Today, close to 30,000 machines are being managed by cells. It’s only a fraction of our total fleet, but it’s been a very smooth transition so far with no negative player impact. Our ultimate goal is for our systems to achieve 99.99 percent user uptime every month, meaning we would disrupt no more than 0.01 percent of engagement hours. Industry-wide, downtime cannot be completely eliminated, but our goal is to reduce any Roblox downtime to a degree that it’s nearly unnoticeable.
Future-proofing as we scale
While our early efforts are proving successful, our work on cells is far from done. As Roblox continues to scale, we will keep working to improve the efficiency and resiliency of our systems through this and other technologies. As we go, the platform will become increasingly resilient to issues, and any issues that occur should become progressively less visible and disruptive to the people on our platform.
In summary, to date, we have:
- Built a second data center and successfully achieved active/passive status.

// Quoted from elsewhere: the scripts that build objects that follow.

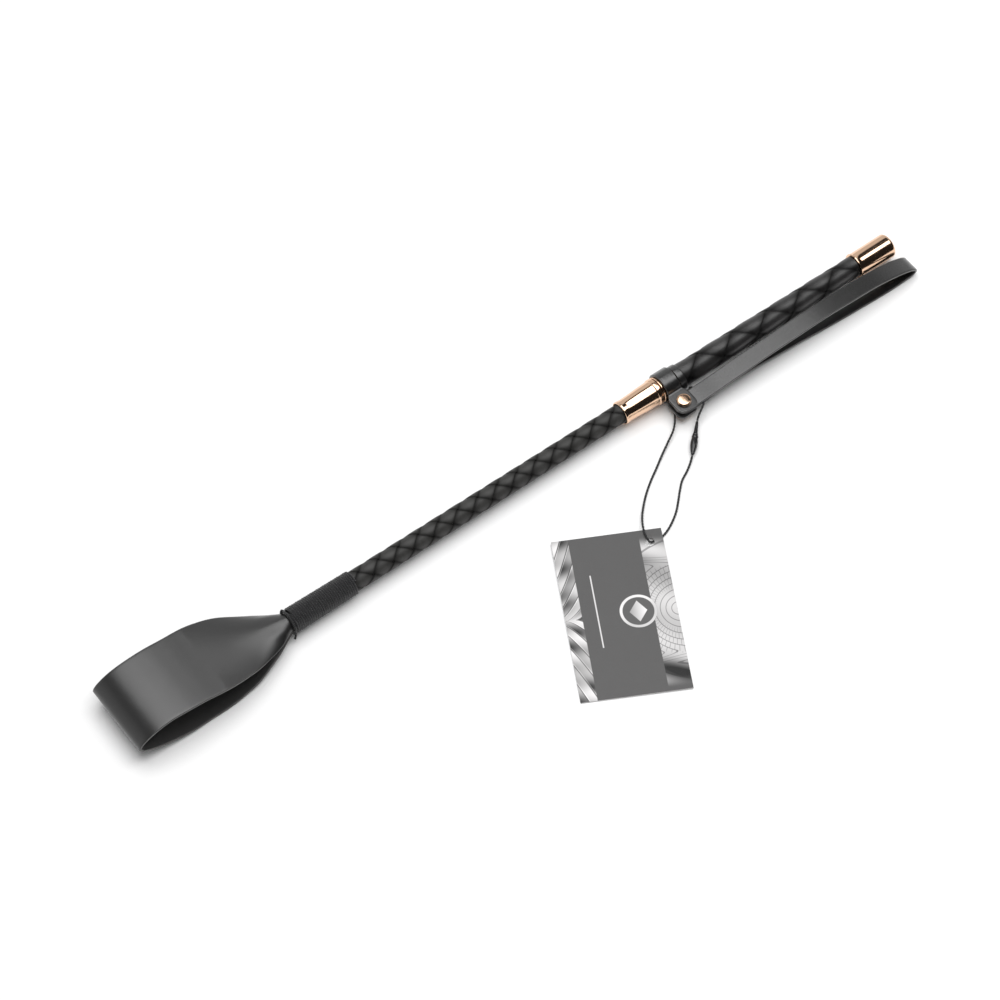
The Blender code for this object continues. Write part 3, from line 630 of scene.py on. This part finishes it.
# ---- popper -------------------------------------------------------------------------------------
def make_popper(finish):
    """The folded strip, with a rounded cut edge, a slightly uneven outline and gathers at the neck."""
    stations = smooth_rows(np.array(POPPER_STATIONS) * (MM, MM, MM, 1.0), 430, measured=2)
    normals = left_normals(stations[:, :2])
    x, z, half, degrees = stations.T
    arc = np.radians(np.maximum(degrees, 0.5))
    radius = half / np.sin(arc)
    along = distance_along(stations[:, :2])
    uneven = 0.10 * MM * np.sin(along / (7.1 * MM)) + 0.07 * MM * np.sin(along / (3.3 * MM) + 1.0)
    fraction, extra, height, edge, back = band_outline(41, LEATHER, 0.42 * MM)
    spread = fraction * ((arc * radius)[:, None] - 0.42 * MM) + extra
    spread = spread + (np.abs(fraction) > 0.99) * np.sign(fraction) * uneven[:, None]
    angle = spread / radius[:, None]
    neck = smoothstep((x - 80 * MM) / (12 * MM)) * (1 - smoothstep((x - 97 * MM) / (5 * MM)))
    wobble = 0.6 * np.sin(along / (6 * MM))[:, None]
    gathers = 0.06 * MM * neck[:, None] * np.cos(spread / (0.95 * MM) + wobble)
    slack = 0.14 * MM * np.sin(along / (17 * MM))[:, None] * np.cos(fraction * 1.3)
    outward = np.column_stack([-normals[:, 0], np.zeros(len(x)), -normals[:, 1]])
    drift = POPPER_DRIFT * smoothstep((WHIPPING_START - x) / (38 * MM))
    centre = np.column_stack([x - MIDDLE, drift, z]) - outward * radius[:, None]
    direction = (outward[:, None, :] * np.cos(angle)[..., None]
                 + np.array((0.0, 1.0, 0.0)) * np.sin(angle)[..., None])
    flat = (1 - smoothstep((x - 80 * MM) / (15 * MM)))[:, None]
    reach = radius[:, None] + height + gathers + slack * flat
    grid = centre[:, None, :] + direction * reach[..., None]
    grid[..., 2] = np.maximum(grid[..., 2], 0.03 * MM)
    piece = skin("popper_leather", [grid], finish, None,
                 {"edge": [edge], "back": [back]})
    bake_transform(piece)
    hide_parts("popper")


# ---- whipping -----------------------------------------------------------------------------------
def round_the_axis(station, radius, angle):
    """Points at the given stations, radii and angles; the angle runs from +Z towards -Y."""
    return np.stack(np.broadcast_arrays(station - MIDDLE, -radius * np.sin(angle),
                                        AXIS_Z + radius * np.cos(angle)), axis=-1)


def wound(station, ring_r, angle, section, plies):
    """A thread wound round the axis: its grid of section points and its fields."""
    path = round_the_axis(station, ring_r, angle)
    out = round_the_axis(np.full_like(station, MIDDLE), np.ones_like(station), angle) - (0, 0, AXIS_Z)
    lengthwise = np.broadcast_to(np.array((1.0, 0.0, 0.0)), out.shape)
    grid = tube_grid(path, out, lengthwise, section)
    around = np.linspace(0.0, plies, section.shape[-2], endpoint=False)
    return grid, distance_along(path)[:, None], around[None, :]


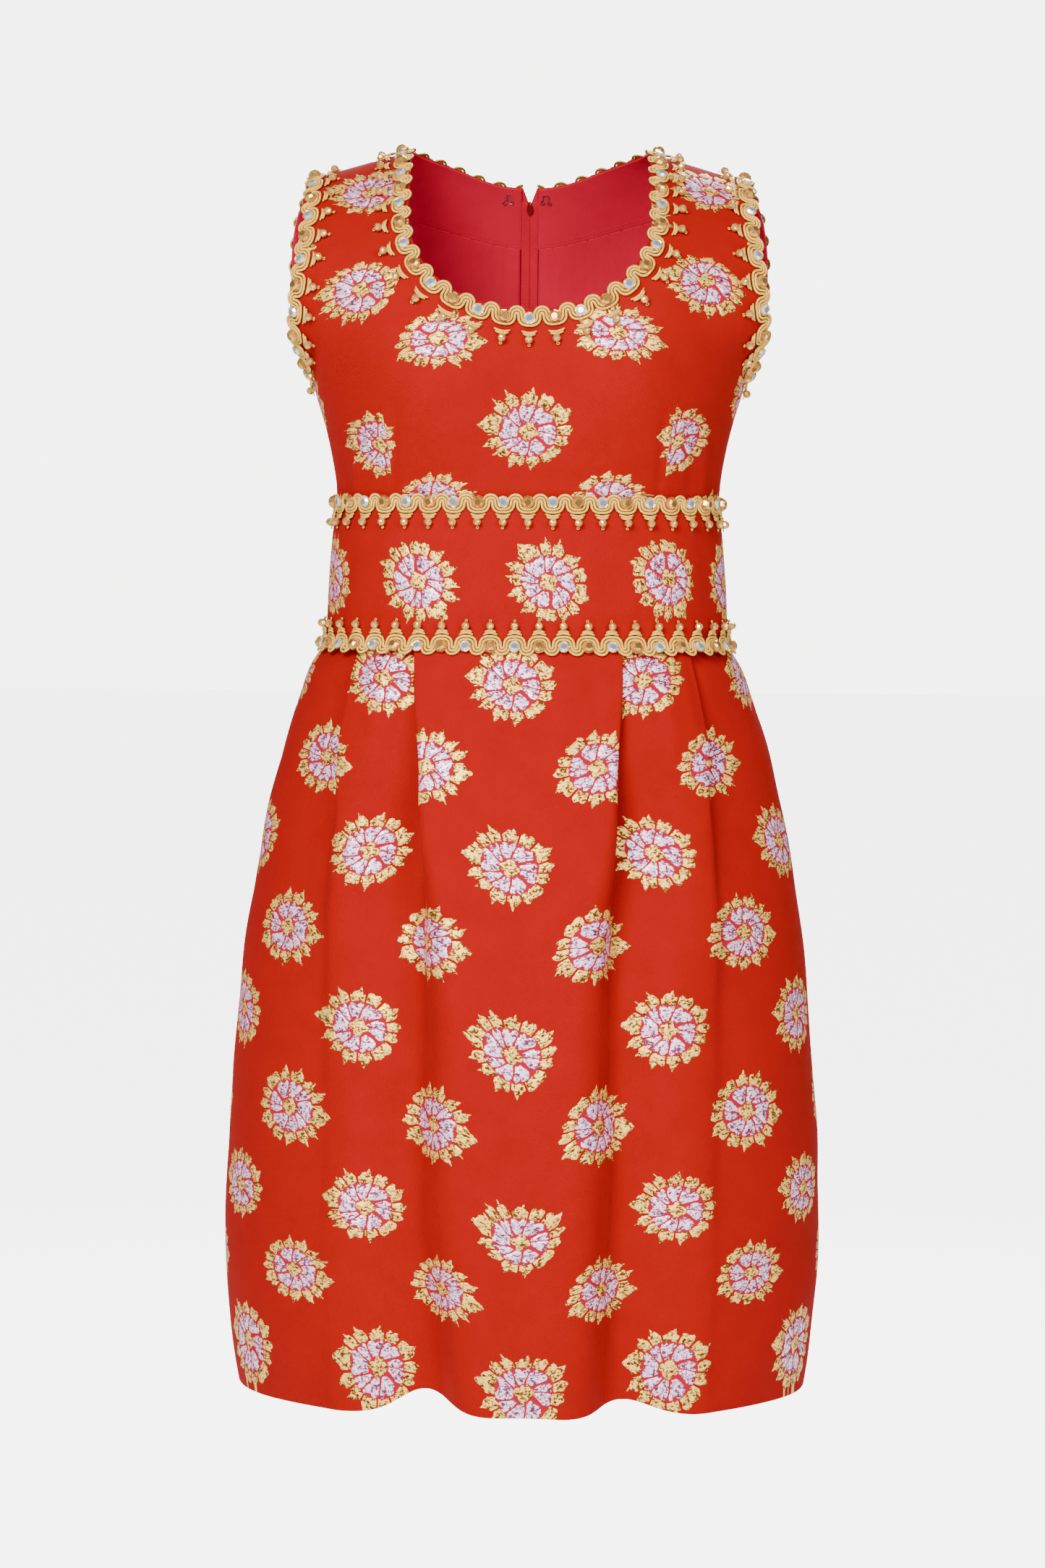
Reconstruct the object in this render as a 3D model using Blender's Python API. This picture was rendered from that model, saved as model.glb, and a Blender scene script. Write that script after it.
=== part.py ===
"""A sleeveless cocktail dress: fitted bodice, midriff band and pleated barrel skirt, with jewelled braid.

Metres, +Z up. The front faces -Y and the picture's right is +X. The origin lies midway between the two
neck points, at the level where a wearer's shoulders carry the dress. Left and right are the picture's.
"""

import math
from typing import NamedTuple

import bmesh
import bpy
import numpy as np
from mathutils import Matrix, Vector
from mathutils.bvhtree import BVHTree

# Cloth
WALL = 0.0011
SEAM_GAP = 0.0004
LINER_GAP = 0.0003
LINER_WALL = 0.0010
TAPE_WALL = 0.0008

# Levels of the seams and edges
SHOULDER_SLOPE = 0.29
NECK_HALF = 0.088
NECK_STRAIGHT_Z = -0.050
NECK_FRONT_Z = -0.1247
NECK_BACK_Z = -0.0215
NECK_POWER = 2.15
SHOULDER_END = 0.164
UNDERARM_Z = -0.160
EMPIRE_Z = -0.261
WAIST_Z = -0.364
HEM_Z = -0.916

# Figure under the cloth
SECTION_POWER = 2.35
ROLL_HEIGHT = 0.120
ROLL_START = 1.8
ROLL_END = 0.6
CUP_X = 0.080
CUP_Z = -0.170
CUP_RISE = 0.020
CUP_WIDTH = 0.042
CUP_HEIGHT = 0.043
CUP_FADE = 0.030

# Zip and fastenings
ZIP_END_Z = -0.500
ZIP_TOP_Z = -0.040
TAPE_WIDTH = 0.0062
LINER_START = 0.0070
SLIDER_Z = -0.0340
NOTCH_Z = -0.0300
NOTCH_HALF = 0.0050
SLIDER_PART = 0.0014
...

- Created cells in our active and passive data centers and successfully migrated more than 70 percent of our back-end service traffic to these cells.
- Set in place the requirements and best practices we’ll need to follow to keep all cells uniform as we continue to migrate the rest of our infrastructure.
- Kicked off a continuous process of building stronger “blast walls” between cells.
As these cells become more interchangeable, there will be less crosstalk between cells. This unlocks some very interesting opportunities for us in terms of increasing automation around monitoring, troubleshooting, and even shifting workloads automatically.
In September we also started running active/active experiments across our data centers. This is another mechanism we’re testing to improve reliability and minimize failover times. These experiments helped identify a number of system design patterns, largely around data access, that we need to rework as we push toward becoming fully active-active. Overall, the experiment was successful enough to leave it running for the traffic from a limited number of our users.
We’re excited to keep driving this work forward to bring greater efficiency and resiliency to the platform. This work on cells and active-active infrastructure, along with our other efforts, will make it possible for us to grow into a reliable, high performing utility for millions of people and to continue to scale as we work to connect a billion people in real time.